Optimal design of a novel three-stage displacement amplifying mechanism with curved-axis flexure hinges

Abstract

A novel three-stage displacement amplifying mechanism is proposed by integrating the lever-type, Scott-Russell and double-arm elliptical mechanisms with red blood cell inspired flexure hinges that well balances the displacement amplification ratio and main resonance frequency. Flexure hinges are loaded in tension and bending instead of compression and bending, which can be free from potential buckling problems due to the stress stiffening effects. The combination of the dynamic stiffness matrix method and the discrete-beam transfer matrix method is utilized to rapidly forecast the kinetostatic and dynamic performances of the proposed compliant amplifier, including the curved-axis flexure hinges with complex contour profiles.

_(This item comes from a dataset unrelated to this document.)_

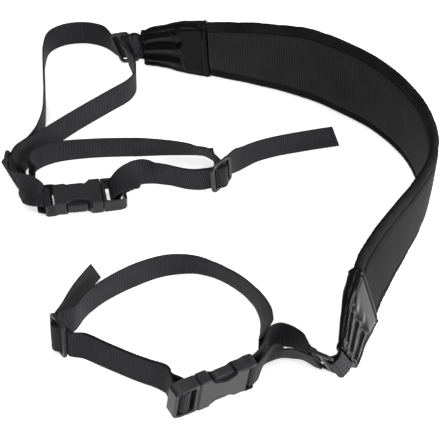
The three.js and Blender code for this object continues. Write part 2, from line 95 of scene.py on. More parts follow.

Then, the Pareto multi-objective optimization strategy, taking those key geometric parameters obtained by the sensitivity analysis into account, is represented based on NSGA-II and a linear frequency solution strategy to accelerate the calculation efficiency and parameter optimization iteration. Based on the application requirement, a point on the Pareto curve is chosen as the optimal configuration for operating conditions. At last, experiments of the piezoelectric compliant amplifier under two types of external mass loads are exhibited. A displacement amplification ratio of 12.2 and main resonance frequency of 1380.5 Hz are achieved for the piezoelectric compliant amplifier under no external mass load.